At 14 Morrissey began learning guitar. She still remembers the thrill when, only a couple of weeks into lessons, she played a song for her best friend “making it up as I went along,” she smiles. “I got really excited by the idea — I remember going back home and recording it on garage band.”

Soon she was replacing the recordings on her MySpace — youthful renditions of “Lord Bless You” and “Keep You” and My Fair Lady covers with her first original song. “I deleted all the other ones,” she says. “And I guess that was the start of it.”

Morrissey left school at 17, abandoning A Levels in Music and French to pursue her songwriting career. “It was a big decision,” she admits. “But I’d always been set on not going to university because I knew that music was what I wanted to do. And even though it’s scary to go out into the real world and do it, it seemed more right to me to just try.” Her parents, she insists, were entirely supportive. “They wouldn’t have been if I was just sitting in my room all day waiting for things to happen,” she says. “But because I’d been making music since I was 14 and putting it online, and the power of the internet had helped pave my way to meeting my manager and meeting my label, they supported the decision.”

When she was 15, Morrissey had written a song called “Show Me” — a stunning and arresting song that sounded world-worn and emboldened, showcasing the height and depth, the twist and turn of her exceptional voice. She played it to her brother and, encouraged by his response, she began saving up for a Super 8 camera to make the song a video she would post to Vimeo.
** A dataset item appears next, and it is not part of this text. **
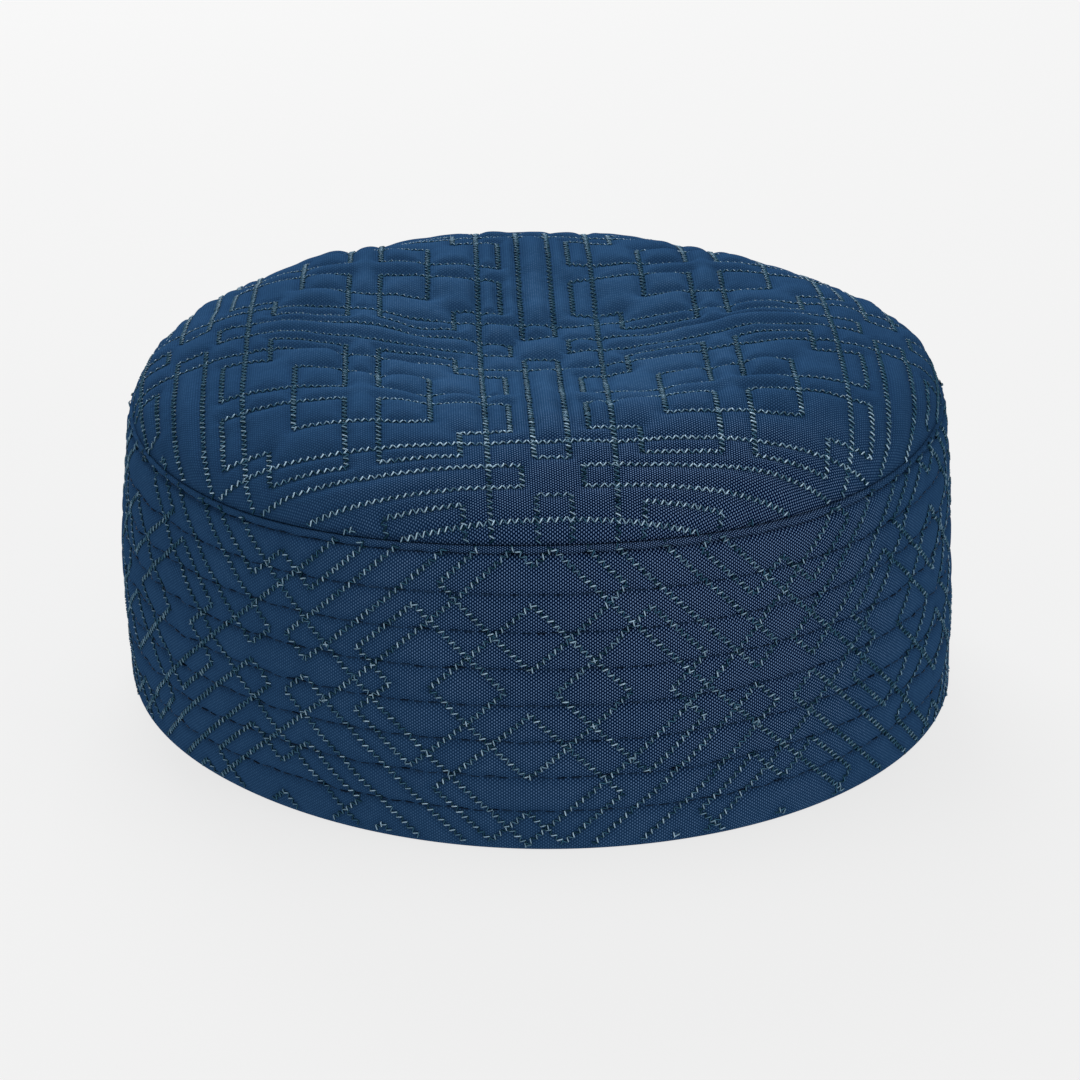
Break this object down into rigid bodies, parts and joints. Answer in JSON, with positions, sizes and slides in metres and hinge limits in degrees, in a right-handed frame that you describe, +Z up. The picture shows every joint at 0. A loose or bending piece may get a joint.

In a roundabout way it was this video that brought Morrissey to the attention of Aram Goldberg, manager of Devendra Banhart, and then on to Daniel Glass of Glassnote Records (home to Phoenix, Mumford & Sons and Daughter, among many) a label she chose because “Nearly everything I do now has to be centered around a sense of family and community and being around nice people.”

It is “Show Me” that forms the cornerstone of her debut album, a collection of songs written over the past 5 years of her life. “It’s a broad spectrum of that time — some older, a couple more recent,” she explains. “I don’t want to seem like a teenager, but it’s my teenage years.”

She has grown as a songwriter in that time, she says. The initial wonder and excitement of doing something new has given way to a different feeling: “You still get moments of inspiration,” she says, “but it becomes more of an exercise in doing something that I love.” The spontaneity has evolved into craft, developed its own elegance and rhythm. “It’s something that changes as you change, even day to day, and you have to go with it.”

She has a magpie-ish eye for inspiration, seizing on the visual stimulation of art exhibitions and photography, as well as a love of poetry, literature, first lines filched from Poirot books, and a deep and resonant love of France and the French language. “And of course underneath it all my family and my everyday experiences are at the forefront of what I write about,” she says. “And because I’m still young, and I haven’t experienced much at my age, I try to generate an emotion from something that I’ve seen, and sometimes I’ll exaggerate it, so that perhaps it sounds older, perhaps it sounds as if I’ve lived my whole life.”

Her most recent single, the glorious dream-song “Pages of Gold,” is a profoundly personal song, “A snapshot,” she says, “into teenage confusion. It’s where you feel you want something but you know that it’s wrong and you have to put the feelings aside and have faith that you’re doing the right thing by not giving in to the turmoil. It’s portrayed as a love song, but it could be turmoil in any sense. But often with a song I often don’t understand what they’re about at the time I’m writing them. It’s only afterwards that I get an understanding of them. And when I sing that now, I feel I’m singing from a very different standpoint to when I wrote it.”

Morrissey recorded the album with producer Noah Georgeson (Devendra Banhart, Joanna Newsom, Cate Le Bon), spending two and a half months in Los Angeles — a city she found both “lonely” and “amazing”, as she spent her days in and out of the studio “trying to walk to places in my clogs.”

The songs had been written so intimately, held so close to her heart, spurning all offers of co-writing “because I wanted it to be very personal and an honest thing” and so there was a degree of trepidation about showing them to someone in such a raw state.

But Georgeson, she says, allowed her to “hear the songs in a new way” devising different arrangements, introducing guitar and harp and harmonium and piano. “I learned so much from Noah,” she says. “He taught me that there was a way of making a song come alive, but not over-blowing it,” she says. “He taught me that the backbone has to be there first, to have a faith in the song. It felt as if I was going through a special experience with someone, which is what I think an album and the recording of it should be.”

Having played only a handful of live shows – including much-lauded performances at Green Man and Wilderness, this autumn Morrissey suddenly found herself on stage at the Casino de Paris, playing two songs to 2000 people as a sort of amuse bouche before headliner Damon Albarn.

“It’s funny because when I play sometimes I can’t even think and you have no control. And sometimes you’re thinking too much. But then,” she recalls, “it was somewhere in between.” She sang “Pages of Gold” and “L’Amour est Bleu” the French Eurovision entry from 1967. “And halfway through the first song I was suddenly pushed into by five big men behind the curtain, moving the equipment, and everyone was clapping. It felt very strange.”

She remembers, she says, how warm the audience was, “And seeing a girl smiling in the crowd. And I was trying to smile and think that this is just a song, just go for it.”